Task to complete
From the entries below, reproduce exactly the line containing "The Blender code", the line containing "from mathutils.geometry import", and every line in between, with nothing added.

--- Exercise input ---

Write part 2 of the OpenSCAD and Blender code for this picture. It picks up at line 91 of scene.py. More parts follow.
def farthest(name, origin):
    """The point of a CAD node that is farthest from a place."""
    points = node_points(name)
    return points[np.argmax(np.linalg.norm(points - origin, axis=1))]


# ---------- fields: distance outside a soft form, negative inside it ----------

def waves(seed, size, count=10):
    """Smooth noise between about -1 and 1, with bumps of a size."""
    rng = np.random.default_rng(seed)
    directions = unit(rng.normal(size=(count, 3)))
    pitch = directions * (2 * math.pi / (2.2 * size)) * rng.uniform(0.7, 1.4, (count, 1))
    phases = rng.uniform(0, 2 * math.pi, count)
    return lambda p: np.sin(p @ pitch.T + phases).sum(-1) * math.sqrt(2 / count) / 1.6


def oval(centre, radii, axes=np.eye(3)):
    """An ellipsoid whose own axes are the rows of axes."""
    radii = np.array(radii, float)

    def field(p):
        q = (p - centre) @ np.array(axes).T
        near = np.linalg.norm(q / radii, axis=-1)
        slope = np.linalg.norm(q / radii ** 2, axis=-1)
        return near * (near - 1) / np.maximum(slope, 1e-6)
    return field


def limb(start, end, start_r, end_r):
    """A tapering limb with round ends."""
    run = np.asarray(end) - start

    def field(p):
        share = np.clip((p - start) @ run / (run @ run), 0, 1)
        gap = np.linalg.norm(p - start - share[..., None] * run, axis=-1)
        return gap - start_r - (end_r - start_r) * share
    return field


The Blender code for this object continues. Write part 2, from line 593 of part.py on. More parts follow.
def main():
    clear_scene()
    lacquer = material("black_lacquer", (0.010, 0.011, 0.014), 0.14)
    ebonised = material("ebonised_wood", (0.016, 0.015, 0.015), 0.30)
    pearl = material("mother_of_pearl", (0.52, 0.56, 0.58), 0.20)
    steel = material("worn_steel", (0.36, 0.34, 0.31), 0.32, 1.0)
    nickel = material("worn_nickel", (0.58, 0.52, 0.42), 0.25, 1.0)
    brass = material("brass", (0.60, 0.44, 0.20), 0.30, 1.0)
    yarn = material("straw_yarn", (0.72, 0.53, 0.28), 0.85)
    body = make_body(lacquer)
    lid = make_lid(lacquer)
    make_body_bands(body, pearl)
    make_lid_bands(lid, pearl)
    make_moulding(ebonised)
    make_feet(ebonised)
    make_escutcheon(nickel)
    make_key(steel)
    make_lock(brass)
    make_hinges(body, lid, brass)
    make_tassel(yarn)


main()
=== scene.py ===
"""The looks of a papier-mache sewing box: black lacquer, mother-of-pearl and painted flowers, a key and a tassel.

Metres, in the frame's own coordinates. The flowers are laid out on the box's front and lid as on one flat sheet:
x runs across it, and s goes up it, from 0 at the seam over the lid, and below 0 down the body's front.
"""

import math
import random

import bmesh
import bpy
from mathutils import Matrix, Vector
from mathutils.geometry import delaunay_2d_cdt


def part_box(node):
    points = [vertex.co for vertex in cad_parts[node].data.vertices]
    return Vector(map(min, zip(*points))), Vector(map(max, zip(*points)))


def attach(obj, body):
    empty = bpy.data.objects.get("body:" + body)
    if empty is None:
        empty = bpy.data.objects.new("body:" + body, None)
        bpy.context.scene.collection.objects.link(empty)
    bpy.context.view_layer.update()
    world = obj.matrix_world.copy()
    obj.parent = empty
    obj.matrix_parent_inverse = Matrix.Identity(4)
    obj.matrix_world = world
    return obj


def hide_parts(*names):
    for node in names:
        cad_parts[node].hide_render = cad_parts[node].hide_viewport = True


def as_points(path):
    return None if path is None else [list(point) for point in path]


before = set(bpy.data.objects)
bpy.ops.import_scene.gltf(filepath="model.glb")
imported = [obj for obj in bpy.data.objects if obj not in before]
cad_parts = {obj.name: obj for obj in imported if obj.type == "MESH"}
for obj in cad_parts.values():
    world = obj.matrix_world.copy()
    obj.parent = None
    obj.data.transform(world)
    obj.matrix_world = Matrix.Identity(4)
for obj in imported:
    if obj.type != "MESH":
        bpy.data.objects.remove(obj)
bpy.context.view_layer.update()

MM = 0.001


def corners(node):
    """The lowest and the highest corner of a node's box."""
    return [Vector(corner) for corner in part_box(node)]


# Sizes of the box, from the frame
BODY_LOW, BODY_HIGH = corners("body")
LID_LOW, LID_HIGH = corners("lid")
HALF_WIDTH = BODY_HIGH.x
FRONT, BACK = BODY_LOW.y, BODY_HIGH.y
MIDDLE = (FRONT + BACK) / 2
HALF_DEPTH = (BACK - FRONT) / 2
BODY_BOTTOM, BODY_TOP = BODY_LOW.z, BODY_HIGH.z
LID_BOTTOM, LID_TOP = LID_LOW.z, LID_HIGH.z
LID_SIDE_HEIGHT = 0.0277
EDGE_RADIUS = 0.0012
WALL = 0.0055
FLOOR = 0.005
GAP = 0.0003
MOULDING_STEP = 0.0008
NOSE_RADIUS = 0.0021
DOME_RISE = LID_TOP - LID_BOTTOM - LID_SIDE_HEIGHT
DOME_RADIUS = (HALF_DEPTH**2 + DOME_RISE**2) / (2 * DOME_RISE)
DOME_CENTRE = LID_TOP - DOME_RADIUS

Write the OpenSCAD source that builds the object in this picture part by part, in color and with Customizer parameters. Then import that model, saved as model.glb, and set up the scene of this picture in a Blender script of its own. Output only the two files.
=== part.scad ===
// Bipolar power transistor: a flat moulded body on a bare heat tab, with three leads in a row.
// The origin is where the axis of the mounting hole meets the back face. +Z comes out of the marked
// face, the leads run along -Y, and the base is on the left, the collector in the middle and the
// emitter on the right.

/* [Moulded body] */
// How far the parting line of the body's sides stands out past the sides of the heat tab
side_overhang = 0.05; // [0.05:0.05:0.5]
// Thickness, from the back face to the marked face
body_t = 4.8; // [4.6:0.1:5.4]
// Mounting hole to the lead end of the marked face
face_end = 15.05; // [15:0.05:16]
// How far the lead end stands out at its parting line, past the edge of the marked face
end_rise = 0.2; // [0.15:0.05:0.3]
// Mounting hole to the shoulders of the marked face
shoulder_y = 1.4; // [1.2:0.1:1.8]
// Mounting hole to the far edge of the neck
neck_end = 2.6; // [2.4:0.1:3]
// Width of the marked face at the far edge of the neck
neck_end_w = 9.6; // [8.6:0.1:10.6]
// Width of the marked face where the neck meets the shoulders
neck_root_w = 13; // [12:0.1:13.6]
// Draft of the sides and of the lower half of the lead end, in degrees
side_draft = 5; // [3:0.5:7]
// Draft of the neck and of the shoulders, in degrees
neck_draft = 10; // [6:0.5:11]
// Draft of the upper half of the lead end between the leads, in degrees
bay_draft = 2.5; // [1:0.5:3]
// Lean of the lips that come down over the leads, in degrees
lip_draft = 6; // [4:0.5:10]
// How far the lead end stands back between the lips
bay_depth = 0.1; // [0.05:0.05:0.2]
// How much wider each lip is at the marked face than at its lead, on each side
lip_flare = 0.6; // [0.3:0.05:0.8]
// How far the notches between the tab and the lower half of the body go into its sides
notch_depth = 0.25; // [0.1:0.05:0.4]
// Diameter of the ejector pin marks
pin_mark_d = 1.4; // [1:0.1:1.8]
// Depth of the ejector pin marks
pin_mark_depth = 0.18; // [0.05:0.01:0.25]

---

Complete answer
The Blender code for this object continues. Write part 2, from line 593 of part.py on. More parts follow.
def main():
    clear_scene()
    lacquer = material("black_lacquer", (0.010, 0.011, 0.014), 0.14)
    ebonised = material("ebonised_wood", (0.016, 0.015, 0.015), 0.30)
    pearl = material("mother_of_pearl", (0.52, 0.56, 0.58), 0.20)
    steel = material("worn_steel", (0.36, 0.34, 0.31), 0.32, 1.0)
    nickel = material("worn_nickel", (0.58, 0.52, 0.42), 0.25, 1.0)
    brass = material("brass", (0.60, 0.44, 0.20), 0.30, 1.0)
    yarn = material("straw_yarn", (0.72, 0.53, 0.28), 0.85)
    body = make_body(lacquer)
    lid = make_lid(lacquer)
    make_body_bands(body, pearl)
    make_lid_bands(lid, pearl)
    make_moulding(ebonised)
    make_feet(ebonised)
    make_escutcheon(nickel)
    make_key(steel)
    make_lock(brass)
    make_hinges(body, lid, brass)
    make_tassel(yarn)


main()
=== scene.py ===
"""The looks of a papier-mache sewing box: black lacquer, mother-of-pearl and painted flowers, a key and a tassel.

Metres, in the frame's own coordinates. The flowers are laid out on the box's front and lid as on one flat sheet:
x runs across it, and s goes up it, from 0 at the seam over the lid, and below 0 down the body's front.
"""

import math
import random

import bmesh
import bpy
from mathutils import Matrix, Vector
from mathutils.geometry import delaunay_2d_cdt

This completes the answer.